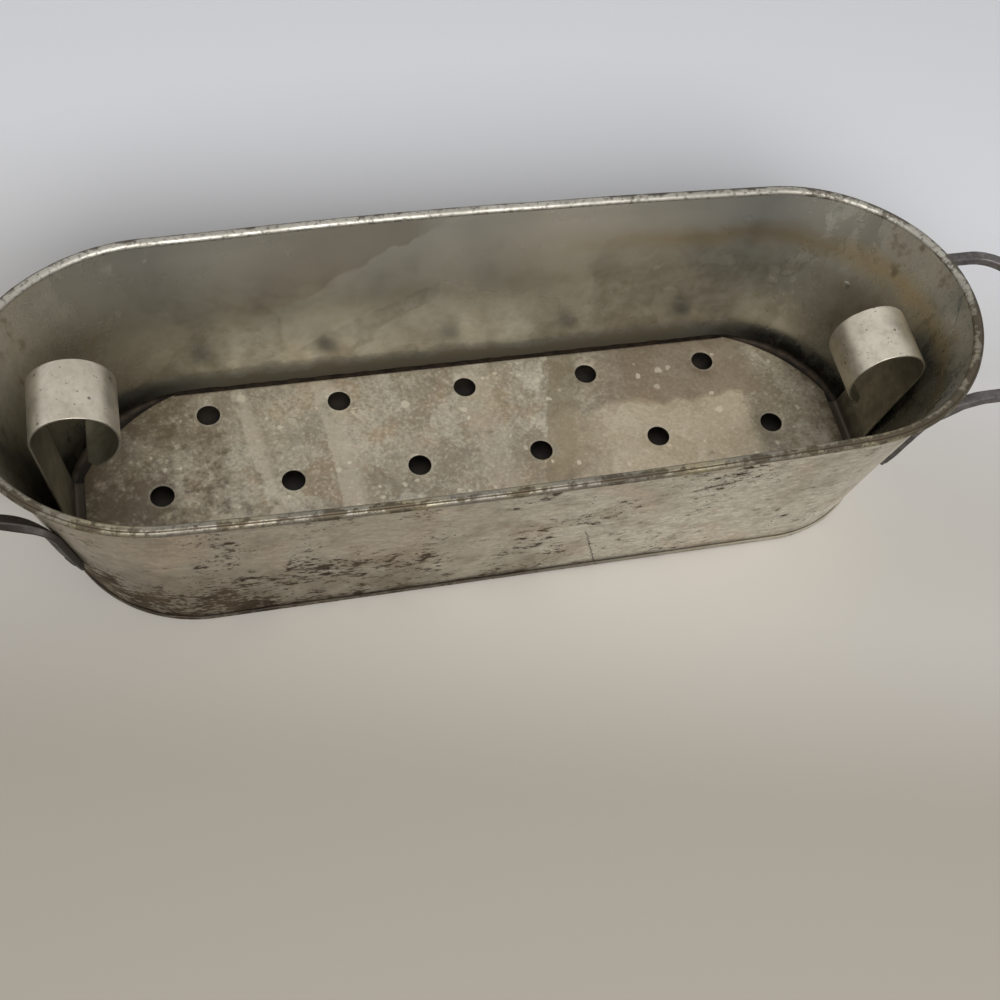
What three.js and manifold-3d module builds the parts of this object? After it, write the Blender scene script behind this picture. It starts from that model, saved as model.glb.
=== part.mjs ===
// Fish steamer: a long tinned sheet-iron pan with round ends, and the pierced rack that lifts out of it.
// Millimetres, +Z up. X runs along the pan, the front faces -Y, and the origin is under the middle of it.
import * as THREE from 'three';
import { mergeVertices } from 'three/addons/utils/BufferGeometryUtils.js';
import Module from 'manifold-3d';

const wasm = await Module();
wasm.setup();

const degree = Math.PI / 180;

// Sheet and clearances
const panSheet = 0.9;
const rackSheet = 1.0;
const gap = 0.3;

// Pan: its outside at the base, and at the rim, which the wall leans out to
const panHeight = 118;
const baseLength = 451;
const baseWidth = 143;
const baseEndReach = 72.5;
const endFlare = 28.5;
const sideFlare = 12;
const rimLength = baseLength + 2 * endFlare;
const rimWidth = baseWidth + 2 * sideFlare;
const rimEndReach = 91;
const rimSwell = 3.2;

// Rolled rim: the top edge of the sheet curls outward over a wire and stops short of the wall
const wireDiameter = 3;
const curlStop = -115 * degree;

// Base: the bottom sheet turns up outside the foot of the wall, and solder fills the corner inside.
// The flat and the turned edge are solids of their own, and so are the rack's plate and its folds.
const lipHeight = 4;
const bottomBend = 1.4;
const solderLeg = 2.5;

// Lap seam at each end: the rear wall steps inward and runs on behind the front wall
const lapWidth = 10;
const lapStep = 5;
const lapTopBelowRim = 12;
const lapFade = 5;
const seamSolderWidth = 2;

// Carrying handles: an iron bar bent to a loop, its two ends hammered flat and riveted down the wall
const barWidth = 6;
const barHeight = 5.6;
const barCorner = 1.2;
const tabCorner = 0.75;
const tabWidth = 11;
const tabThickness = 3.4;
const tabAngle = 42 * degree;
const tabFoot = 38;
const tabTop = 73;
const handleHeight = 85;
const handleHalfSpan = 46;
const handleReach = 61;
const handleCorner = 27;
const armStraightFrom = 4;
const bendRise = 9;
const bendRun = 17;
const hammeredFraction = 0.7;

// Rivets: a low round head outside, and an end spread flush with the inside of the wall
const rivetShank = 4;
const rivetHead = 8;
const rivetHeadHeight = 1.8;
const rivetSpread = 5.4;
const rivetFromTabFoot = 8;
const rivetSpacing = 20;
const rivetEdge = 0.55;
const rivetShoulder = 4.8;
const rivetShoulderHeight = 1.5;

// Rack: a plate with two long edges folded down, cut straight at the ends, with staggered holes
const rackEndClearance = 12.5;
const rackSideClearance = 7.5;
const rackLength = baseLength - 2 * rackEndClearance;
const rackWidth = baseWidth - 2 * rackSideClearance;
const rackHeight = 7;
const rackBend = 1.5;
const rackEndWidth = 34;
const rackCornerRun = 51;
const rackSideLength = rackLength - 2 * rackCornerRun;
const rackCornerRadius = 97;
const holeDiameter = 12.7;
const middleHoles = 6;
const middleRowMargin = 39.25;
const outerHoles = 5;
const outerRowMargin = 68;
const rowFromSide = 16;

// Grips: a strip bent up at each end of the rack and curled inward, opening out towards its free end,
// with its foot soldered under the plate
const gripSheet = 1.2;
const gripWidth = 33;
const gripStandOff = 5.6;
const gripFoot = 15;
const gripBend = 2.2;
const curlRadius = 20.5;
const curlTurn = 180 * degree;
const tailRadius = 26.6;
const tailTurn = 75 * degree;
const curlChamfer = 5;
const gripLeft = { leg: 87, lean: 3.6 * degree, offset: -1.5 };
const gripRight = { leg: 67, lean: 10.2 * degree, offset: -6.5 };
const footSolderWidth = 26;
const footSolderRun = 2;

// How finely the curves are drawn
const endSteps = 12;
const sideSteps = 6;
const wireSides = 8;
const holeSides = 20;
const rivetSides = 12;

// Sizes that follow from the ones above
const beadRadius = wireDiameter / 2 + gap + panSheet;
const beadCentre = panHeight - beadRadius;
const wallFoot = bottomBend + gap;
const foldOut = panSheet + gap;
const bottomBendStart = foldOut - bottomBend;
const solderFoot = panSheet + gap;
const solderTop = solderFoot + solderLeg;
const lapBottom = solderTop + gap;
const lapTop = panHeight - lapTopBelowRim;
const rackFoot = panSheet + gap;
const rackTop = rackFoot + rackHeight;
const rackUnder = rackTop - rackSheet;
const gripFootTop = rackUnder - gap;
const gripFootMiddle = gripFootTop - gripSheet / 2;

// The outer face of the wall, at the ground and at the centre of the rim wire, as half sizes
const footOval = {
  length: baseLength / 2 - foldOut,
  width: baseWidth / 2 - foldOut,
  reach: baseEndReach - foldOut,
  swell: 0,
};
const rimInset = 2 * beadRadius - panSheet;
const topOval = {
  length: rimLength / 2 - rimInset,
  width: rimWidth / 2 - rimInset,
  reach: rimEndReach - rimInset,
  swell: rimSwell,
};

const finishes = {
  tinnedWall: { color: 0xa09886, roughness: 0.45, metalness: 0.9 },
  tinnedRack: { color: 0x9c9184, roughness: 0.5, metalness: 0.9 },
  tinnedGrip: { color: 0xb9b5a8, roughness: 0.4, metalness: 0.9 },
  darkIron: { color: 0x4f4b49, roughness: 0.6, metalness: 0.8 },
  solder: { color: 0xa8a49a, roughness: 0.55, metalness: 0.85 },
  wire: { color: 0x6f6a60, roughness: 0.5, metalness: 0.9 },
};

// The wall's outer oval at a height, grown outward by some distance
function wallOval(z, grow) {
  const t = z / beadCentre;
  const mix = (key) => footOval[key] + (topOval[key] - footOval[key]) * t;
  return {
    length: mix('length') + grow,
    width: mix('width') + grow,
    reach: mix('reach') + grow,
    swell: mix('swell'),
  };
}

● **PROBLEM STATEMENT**
Return all the data exactly as given.

● **EXPECTED ANSWER**
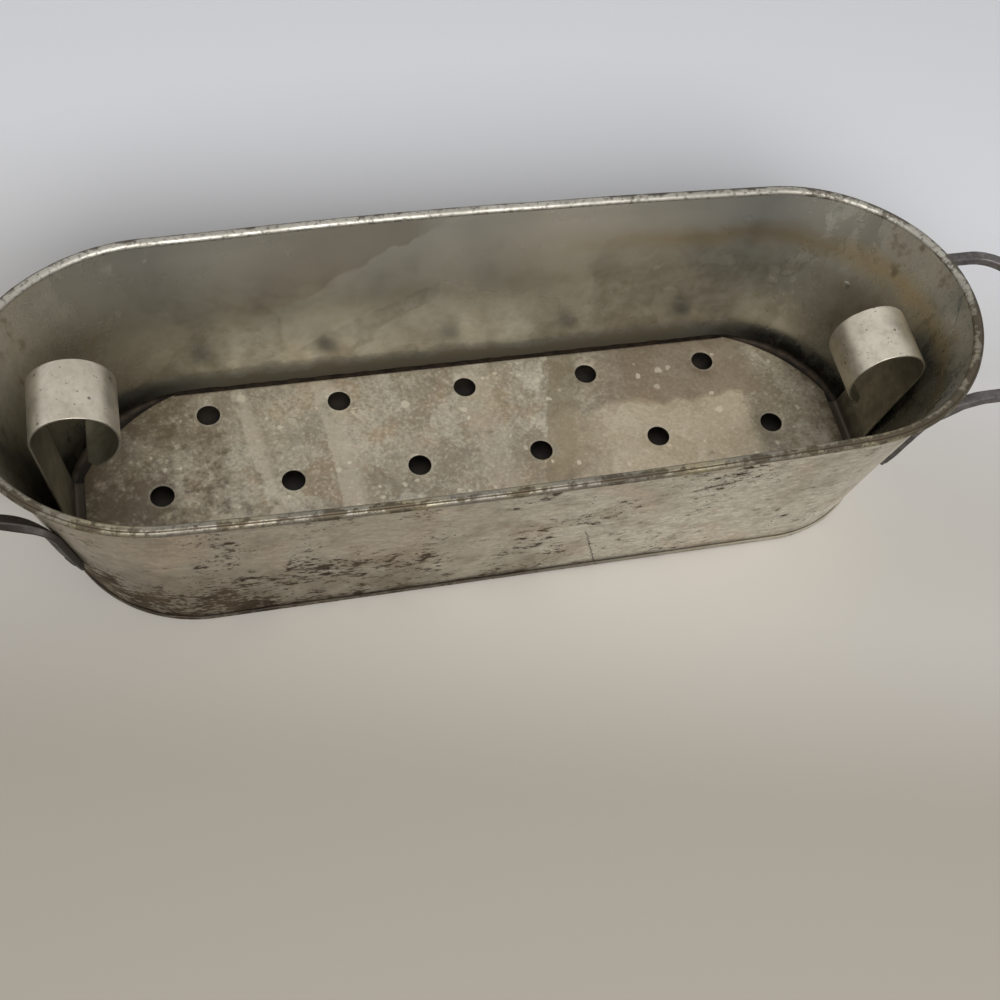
What three.js and manifold-3d module builds the parts of this object? After it, write the Blender scene script behind this picture. It starts from that model, saved as model.glb.
=== part.mjs ===
// Fish steamer: a long tinned sheet-iron pan with round ends, and the pierced rack that lifts out of it.
// Millimetres, +Z up. X runs along the pan, the front faces -Y, and the origin is under the middle of it.
import * as THREE from 'three';
import { mergeVertices } from 'three/addons/utils/BufferGeometryUtils.js';
import Module from 'manifold-3d';

const wasm = await Module();
wasm.setup();

const degree = Math.PI / 180;

// Sheet and clearances
const panSheet = 0.9;
const rackSheet = 1.0;
const gap = 0.3;

// Pan: its outside at the base, and at the rim, which the wall leans out to
const panHeight = 118;
const baseLength = 451;
const baseWidth = 143;
const baseEndReach = 72.5;
const endFlare = 28.5;
const sideFlare = 12;
const rimLength = baseLength + 2 * endFlare;
const rimWidth = baseWidth + 2 * sideFlare;
const rimEndReach = 91;
const rimSwell = 3.2;

// Rolled rim: the top edge of the sheet curls outward over a wire and stops short of the wall
const wireDiameter = 3;
const curlStop = -115 * degree;

// Base: the bottom sheet turns up outside the foot of the wall, and solder fills the corner inside.
// The flat and the turned edge are solids of their own, and so are the rack's plate and its folds.
const lipHeight = 4;
const bottomBend = 1.4;
const solderLeg = 2.5;

// Lap seam at each end: the rear wall steps inward and runs on behind the front wall
const lapWidth = 10;
const lapStep = 5;
const lapTopBelowRim = 12;
const lapFade = 5;
const seamSolderWidth = 2;

// Carrying handles: an iron bar bent to a loop, its two ends hammered flat and riveted down the wall
const barWidth = 6;
const barHeight = 5.6;
const barCorner = 1.2;
const tabCorner = 0.75;
const tabWidth = 11;
const tabThickness = 3.4;
const tabAngle = 42 * degree;
const tabFoot = 38;
const tabTop = 73;
const handleHeight = 85;
const handleHalfSpan = 46;
const handleReach = 61;
const handleCorner = 27;
const armStraightFrom = 4;
const bendRise = 9;
const bendRun = 17;
const hammeredFraction = 0.7;

// Rivets: a low round head outside, and an end spread flush with the inside of the wall
const rivetShank = 4;
const rivetHead = 8;
const rivetHeadHeight = 1.8;
const rivetSpread = 5.4;
const rivetFromTabFoot = 8;
const rivetSpacing = 20;
const rivetEdge = 0.55;
const rivetShoulder = 4.8;
const rivetShoulderHeight = 1.5;

// Rack: a plate with two long edges folded down, cut straight at the ends, with staggered holes
const rackEndClearance = 12.5;
const rackSideClearance = 7.5;
const rackLength = baseLength - 2 * rackEndClearance;
const rackWidth = baseWidth - 2 * rackSideClearance;
const rackHeight = 7;
const rackBend = 1.5;
const rackEndWidth = 34;
const rackCornerRun = 51;
const rackSideLength = rackLength - 2 * rackCornerRun;
const rackCornerRadius = 97;
const holeDiameter = 12.7;
const middleHoles = 6;
const middleRowMargin = 39.25;
const outerHoles = 5;
const outerRowMargin = 68;
const rowFromSide = 16;

// Grips: a strip bent up at each end of the rack and curled inward, opening out towards its free end,
// with its foot soldered under the plate
const gripSheet = 1.2;
const gripWidth = 33;
const gripStandOff = 5.6;
const gripFoot = 15;
const gripBend = 2.2;
const curlRadius = 20.5;
const curlTurn = 180 * degree;
const tailRadius = 26.6;
const tailTurn = 75 * degree;
const curlChamfer = 5;
const gripLeft = { leg: 87, lean: 3.6 * degree, offset: -1.5 };
const gripRight = { leg: 67, lean: 10.2 * degree, offset: -6.5 };
const footSolderWidth = 26;
const footSolderRun = 2;

// How finely the curves are drawn
const endSteps = 12;
const sideSteps = 6;
const wireSides = 8;
const holeSides = 20;
const rivetSides = 12;

// Sizes that follow from the ones above
const beadRadius = wireDiameter / 2 + gap + panSheet;
const beadCentre = panHeight - beadRadius;
const wallFoot = bottomBend + gap;
const foldOut = panSheet + gap;
const bottomBendStart = foldOut - bottomBend;
const solderFoot = panSheet + gap;
const solderTop = solderFoot + solderLeg;
const lapBottom = solderTop + gap;
const lapTop = panHeight - lapTopBelowRim;
const rackFoot = panSheet + gap;
const rackTop = rackFoot + rackHeight;
const rackUnder = rackTop - rackSheet;
const gripFootTop = rackUnder - gap;
const gripFootMiddle = gripFootTop - gripSheet / 2;

// The outer face of the wall, at the ground and at the centre of the rim wire, as half sizes
const footOval = {
  length: baseLength / 2 - foldOut,
  width: baseWidth / 2 - foldOut,
  reach: baseEndReach - foldOut,
  swell: 0,
};
const rimInset = 2 * beadRadius - panSheet;
const topOval = {
  length: rimLength / 2 - rimInset,
  width: rimWidth / 2 - rimInset,
  reach: rimEndReach - rimInset,
  swell: rimSwell,
};

const finishes = {
  tinnedWall: { color: 0xa09886, roughness: 0.45, metalness: 0.9 },
  tinnedRack: { color: 0x9c9184, roughness: 0.5, metalness: 0.9 },
  tinnedGrip: { color: 0xb9b5a8, roughness: 0.4, metalness: 0.9 },
  darkIron: { color: 0x4f4b49, roughness: 0.6, metalness: 0.8 },
  solder: { color: 0xa8a49a, roughness: 0.55, metalness: 0.85 },
  wire: { color: 0x6f6a60, roughness: 0.5, metalness: 0.9 },
};

// The wall's outer oval at a height, grown outward by some distance
function wallOval(z, grow) {
  const t = z / beadCentre;
  const mix = (key) => footOval[key] + (topOval[key] - footOval[key]) * t;
  return {
    length: mix('length') + grow,
    width: mix('width') + grow,
    reach: mix('reach') + grow,
    swell: mix('swell'),
  };
}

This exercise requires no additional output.